I’m not usually a fan of cubism, but I love how the Trinity is depicted in this painting. Notice the stylized wings and how the two hands at the bottom create a heart. The other hand holds a variation of a Russian Orthodox cross (the artist is Russian). The cross symbolizes the Passion story—the story of Christ’s suffering and death—and its placement in the center of the Trinity symbolizes the Trinity’s redemptive history and plan.

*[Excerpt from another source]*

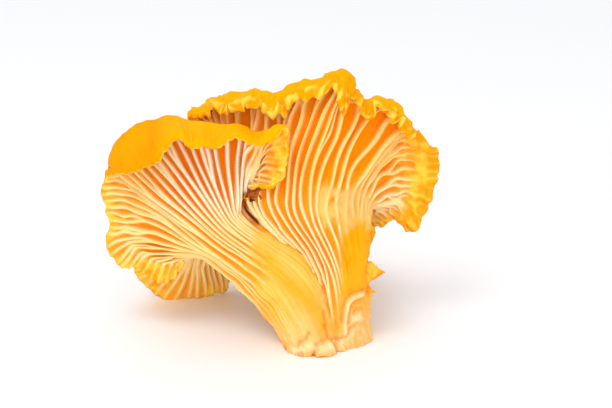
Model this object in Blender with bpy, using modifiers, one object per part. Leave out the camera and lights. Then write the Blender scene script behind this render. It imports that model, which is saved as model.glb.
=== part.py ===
"""Chanterelle mushroom, picked: two ruffled caps that grew together on one short stem.

Each cap is a funnel. A closed skin is laid over it in one run: up the stem, out under the
cap where the gills are, around the thin margin, and back over the smooth upper side into the
hollow of the cap. The two funnels are fused at the stem and the stem is cut off flat.

Blender 4.5, metres, +Z up. The tables of shape below are in millimetres; +X is to the right
and the gills face -Y. The origin is the centre of the bottom of the whole mushroom.
"""

import math

import bmesh
import bpy
import numpy as np

MM = 0.001

# Driving dimensions, mm.
MARGIN_THICKNESS = 1.6
FLESH_THICKNESS = 3.6
STEM_CUT_DEPTH = 6.0
FUSE_VOXEL = 0.5
ORIGIN_SHIFT = np.array((-0.02, 0.78, 0.0))

# Mesh density: around a funnel, and rows from the stem's cut to the bottom of the hollow.
AROUND = 180
GILL_ROWS = 56
SKIN_ROWS = 34
CAP_ROWS = 6
TARGET_TRIANGLES = 8600

# How far along the growth, from 0 at the cut stem to 1 at the margin, each row of points lies.
# The rows are three rings of the stem, the crest where the cap turns over, and the margin.
ROW_GROWTH = np.array((0.0, 0.2, 0.45, 0.84, 1.0))
HOLLOW_GROWTH = 0.56

# A ring of a stem: its centre, and the two half-axes of its ellipse.
LEFT_RINGS = (
    ((10.2, -17.4, -3.0), (5.0, -0.6, 2.2), (1.2, 6.1, 0.0)),
    ((3.0, -14.2, 11.5), (4.9, -2.0, 4.9), (2.7, 5.3, 0.0)),
    ((-10.0, -8.5, 20.5), (3.9, -2.2, 5.4), (3.0, 5.2, 0.0)),
)
RIGHT_RINGS = (
    ((13.5, -14.0, -3.0), (6.6, 2.2, 0.0), (-1.0, 5.8, 0.0)),
    ((12.5, -12.5, 12.5), (6.5, 0.0, 0.0), (0.0, 5.2, -1.6)),
    ((7.0, -7.5, 26.0), (12.8, 0.0, -1.0), (0.0, 5.1, -2.2)),
)

# The outline of a cap: the angle in degrees at which a line of growth leaves the stem's
# ellipse, the point on the crest that it passes, and the point on the margin where it ends.
LEFT_CAP = (
    # the rolled margin along the top, from the right tip to the left shoulder
    (16, (-1, -9.5, 38.5), (3, -12.5, 42.3)),
    (8, (-2.5, -9, 39.5), (0, -13.5, 40.5)),
    (-2, (-4.5, -8, 40), (-3, -14.5, 40)),
    (-11, (-7, -7.5, 40.5), (-6.5, -15, 41.5)),
    (-19, (-10, -7, 40.5), (-9, -16, 40.5)),
    (-27, (-13, -6, 40.6), (-12, -16, 40)),
    (-35, (-16, -5.5, 40.9), (-15, -16, 40)),
    (-41, (-19, -5, 41.3), (-17, -15, 41.5)),
    (-48, (-22, -5, 41.1), (-19, -16, 40)),
    (-55, (-25, -5, 40.4), (-20.5, -16.5, 38)),
    (-63, (-27.5, -5, 38.8), (-23, -15.5, 36)),
    (-71, (-29.3, -6, 36.3), (-26, -14, 34.5)),
    (-79, (-29.8, -7, 33.3), (-29, -12, 33.5)),
    # down the left side
    (-87, (-29.5, -7, 31), (-31.5, -9.5, 32)),
    (-96, (-28.5, -8, 28.5), (-33, -8, 28.5)),
    (-104, (-28, -8, 25.5), (-32.3, -8.5, 25.5)),
    (-112, (-28, -8, 21.5), (-32, -7.5, 21)),
    (-120, (-27.5, -8.5, 18.5), (-32, -8, 15.5)),
    (-128, (-25.8, -9.2, 17.3), (-30, -8, 12.5)),
    (-136, (-24, -10, 16.2), (-27.5, -7.5, 13)),
    (-143, (-22.4, -10.5, 15.3), (-25, -9, 11.5)),
    (-151, (-20.4, -10.5, 14.6), (-21.8, -10.3, 10.2)),
    (-160, (-18.4, -9.6, 14.6), (-19.2, -9.5, 11)),
    # a pleat, then the two lobes that rest on the ground
    (-169, (-17, -7, 15.3), (-18.4, -6.5, 14.3)),
    (180, (-19, 4, 11), (-28, 5, 5.5)),
    (170, (-18.5, 4, 9), (-24.5, 5.5, 1)),
    (159, (-16.5, 3.5, 8), (-19, 6, -0.5)),
    (147, (-14, 3.5, 8), (-14, 7, -0.5)),
    (135, (-12.5, 5, 8), (-12, 8.5, 0)),
    (121, (-10.5, 7.5, 8), (-10, 9.5, 0.5)),
    # up the back, beside the other cap
    (106, (-9.5, 8, 12), (-9.2, 10.5, 2.5)),
    (92, (-11, 7.5, 17), (-13, 12, 13)),
    (78, (-9.5, 3, 22), (-11, 6, 21)),
    (67, (-6.5, -7, 26.5), (-5.4, -9.5, 28.5)),
    (58, (-5.3, -8.8, 28.3), (-3.6, -11.3, 30)),
    # the right edge, up to the tip again
    (50, (-4.2, -9.2, 29.8), (-1.9, -12.3, 31.5)),
    (42, (-3, -9.3, 31.2), (0.6, -13, 32)),
    (34, (-1.8, -9.3, 32.8), (2.6, -13.2, 33.6)),
    (28, (-1.2, -9.3, 34.5), (3.3, -13, 36)),
    (22, (-1, -9.5, 36.5), (3.2, -12.5, 38)),
)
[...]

To me, the Trinity expresses unity. Throughout the Gospel of John, he emphasizes the oneness shared between Jesus, the Father, the Spirit, and believers. This unity was severed when Jesus was separated from his Father and cries out from the cross, “My God, my God, why have you forsaken me?” Of course, he is reunited with his Father and the Spirit when he ascends after his resurrection. The Trinity is unified again. And we are invited to be a part of that unity.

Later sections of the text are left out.